■ Data extract:
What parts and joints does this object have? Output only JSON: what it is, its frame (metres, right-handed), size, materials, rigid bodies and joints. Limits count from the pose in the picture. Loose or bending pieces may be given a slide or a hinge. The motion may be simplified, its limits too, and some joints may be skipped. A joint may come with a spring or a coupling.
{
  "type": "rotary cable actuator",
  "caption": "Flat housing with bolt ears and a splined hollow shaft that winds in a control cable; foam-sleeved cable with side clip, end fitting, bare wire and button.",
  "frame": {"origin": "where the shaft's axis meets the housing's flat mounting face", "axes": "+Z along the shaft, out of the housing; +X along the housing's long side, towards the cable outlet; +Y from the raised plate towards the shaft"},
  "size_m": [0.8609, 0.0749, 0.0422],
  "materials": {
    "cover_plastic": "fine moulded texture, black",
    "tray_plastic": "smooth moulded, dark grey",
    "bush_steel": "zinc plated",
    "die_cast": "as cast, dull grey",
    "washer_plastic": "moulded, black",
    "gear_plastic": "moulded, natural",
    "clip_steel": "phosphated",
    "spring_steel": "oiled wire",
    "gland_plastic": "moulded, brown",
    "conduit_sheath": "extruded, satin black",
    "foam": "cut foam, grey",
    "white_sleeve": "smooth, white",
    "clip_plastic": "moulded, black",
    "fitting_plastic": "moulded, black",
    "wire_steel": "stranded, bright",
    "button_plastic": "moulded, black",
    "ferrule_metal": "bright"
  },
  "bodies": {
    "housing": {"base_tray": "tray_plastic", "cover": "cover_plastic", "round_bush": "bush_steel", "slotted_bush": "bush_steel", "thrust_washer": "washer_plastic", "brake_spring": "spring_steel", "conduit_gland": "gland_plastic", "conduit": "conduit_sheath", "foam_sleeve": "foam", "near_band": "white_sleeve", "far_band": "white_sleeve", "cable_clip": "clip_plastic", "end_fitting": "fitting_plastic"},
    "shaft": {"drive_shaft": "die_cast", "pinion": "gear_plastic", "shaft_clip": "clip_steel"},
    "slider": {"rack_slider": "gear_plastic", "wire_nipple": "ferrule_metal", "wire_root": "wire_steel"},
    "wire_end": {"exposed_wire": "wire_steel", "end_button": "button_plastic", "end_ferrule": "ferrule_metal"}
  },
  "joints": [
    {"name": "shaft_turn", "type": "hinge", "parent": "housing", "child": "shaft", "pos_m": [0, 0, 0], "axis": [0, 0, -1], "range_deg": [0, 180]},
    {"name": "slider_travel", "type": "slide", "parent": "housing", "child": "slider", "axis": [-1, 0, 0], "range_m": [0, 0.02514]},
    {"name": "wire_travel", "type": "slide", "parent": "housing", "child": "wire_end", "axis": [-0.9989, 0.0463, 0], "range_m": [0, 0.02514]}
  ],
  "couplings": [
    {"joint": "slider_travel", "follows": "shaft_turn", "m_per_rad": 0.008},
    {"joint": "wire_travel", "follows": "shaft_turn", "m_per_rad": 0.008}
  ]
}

■ Required work: Give back all the data exactly as written.

■ Written solution:
What parts and joints does this object have? Output only JSON: what it is, its frame (metres, right-handed), size, materials, rigid bodies and joints. Limits count from the pose in the picture. Loose or bending pieces may be given a slide or a hinge. The motion may be simplified, its limits too, and some joints may be skipped. A joint may come with a spring or a coupling.
{
  "type": "rotary cable actuator",
  "caption": "Flat housing with bolt ears and a splined hollow shaft that winds in a control cable; foam-sleeved cable with side clip, end fitting, bare wire and button.",
  "frame": {"origin": "where the shaft's axis meets the housing's flat mounting face", "axes": "+Z along the shaft, out of the housing; +X along the housing's long side, towards the cable outlet; +Y from the raised plate towards the shaft"},
  "size_m": [0.8609, 0.0749, 0.0422],
  "materials": {
    "cover_plastic": "fine moulded texture, black",
    "tray_plastic": "smooth moulded, dark grey",
    "bush_steel": "zinc plated",
    "die_cast": "as cast, dull grey",
    "washer_plastic": "moulded, black",
    "gear_plastic": "moulded, natural",
    "clip_steel": "phosphated",
    "spring_steel": "oiled wire",
    "gland_plastic": "moulded, brown",
    "conduit_sheath": "extruded, satin black",
    "foam": "cut foam, grey",
    "white_sleeve": "smooth, white",
    "clip_plastic": "moulded, black",
    "fitting_plastic": "moulded, black",
    "wire_steel": "stranded, bright",
    "button_plastic": "moulded, black",
    "ferrule_metal": "bright"
  },
  "bodies": {
    "housing": {"base_tray": "tray_plastic", "cover": "cover_plastic", "round_bush": "bush_steel", "slotted_bush": "bush_steel", "thrust_washer": "washer_plastic", "brake_spring": "spring_steel", "conduit_gland": "gland_plastic", "conduit": "conduit_sheath", "foam_sleeve": "foam", "near_band": "white_sleeve", "far_band": "white_sleeve", "cable_clip": "clip_plastic", "end_fitting": "fitting_plastic"},
    "shaft": {"drive_shaft": "die_cast", "pinion": "gear_plastic", "shaft_clip": "clip_steel"},
    "slider": {"rack_slider": "gear_plastic", "wire_nipple": "ferrule_metal", "wire_root": "wire_steel"},
    "wire_end": {"exposed_wire": "wire_steel", "end_button": "button_plastic", "end_ferrule": "ferrule_metal"}
  },
  "joints": [
    {"name": "shaft_turn", "type": "hinge", "parent": "housing", "child": "shaft", "pos_m": [0, 0, 0], "axis": [0, 0, -1], "range_deg": [0, 180]},
    {"name": "slider_travel", "type": "slide", "parent": "housing", "child": "slider", "axis": [-1, 0, 0], "range_m": [0, 0.02514]},
    {"name": "wire_travel", "type": "slide", "parent": "housing", "child": "wire_end", "axis": [-0.9989, 0.0463, 0], "range_m": [0, 0.02514]}
  ],
  "couplings": [
    {"joint": "slider_travel", "follows": "shaft_turn", "m_per_rad": 0.008},
    {"joint": "wire_travel", "follows": "shaft_turn", "m_per_rad": 0.008}
  ]
}